We went away in the weekend to Turangi with some friends. The plan was to take the kids halfway up Ruapehu and play in the snow. This part of the plan was very successful.
Standing up to my knees in powder watching a bunch of kids hoon down slopes on their sleds, and build a snow man, caused me to reflect that this was definitely the good stuff in life. The stuff that comes up every now and then and puts a cherry on top of the day-to-day.
I was in such good spirits that I was able to maintain my mood at 1 am the following morning when Eleanor woke up, ran to the toilet, and threw up, and then continued to do so every hour until 9am. As we were sitting, sleep deprived and slumped in the shower at 10am, I was able to reflect again, calmly picking bits of sick out of Eleanor’s hair, that even this – in a way – was a moment we shared, bound by love, and only fleeting.
When I came to work this morning I opened my emails and discovered that a boy I knew at my old school had died.

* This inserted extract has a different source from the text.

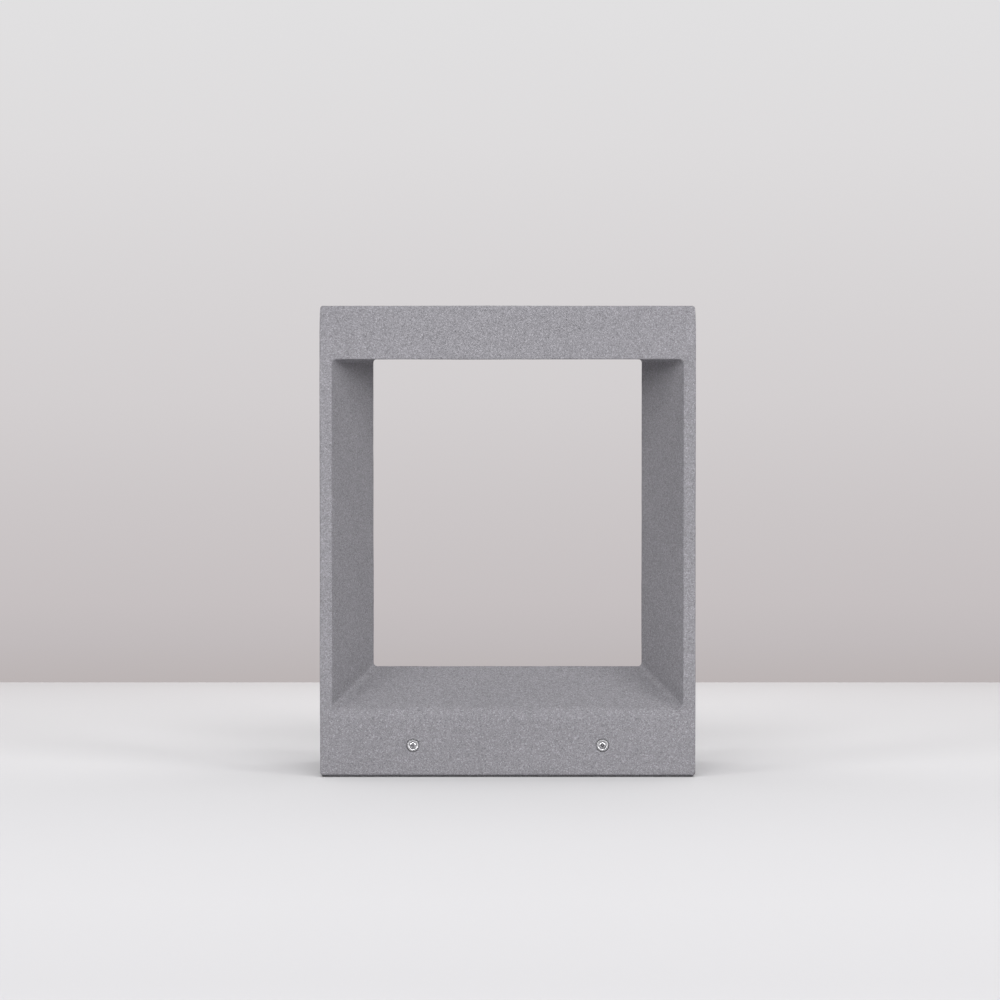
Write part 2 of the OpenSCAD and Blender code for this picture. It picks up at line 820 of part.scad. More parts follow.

I taught him as a Year 10 and as a Year 13, and we went on the Japan trip together. When I read the email I felt drained of life, and my arms (strangely) felt cold and numb. Such a lovely boy. In Year 10 he was the most inquisitive student I had ever met. On the Japan trip he was simply hilarious, and good-natured, and enthusiastic. I am so sad.
I am so, so sad.
Remember to live, and to look out for each other, and to hold on to the ones you love.
Remember the cherry on the top days.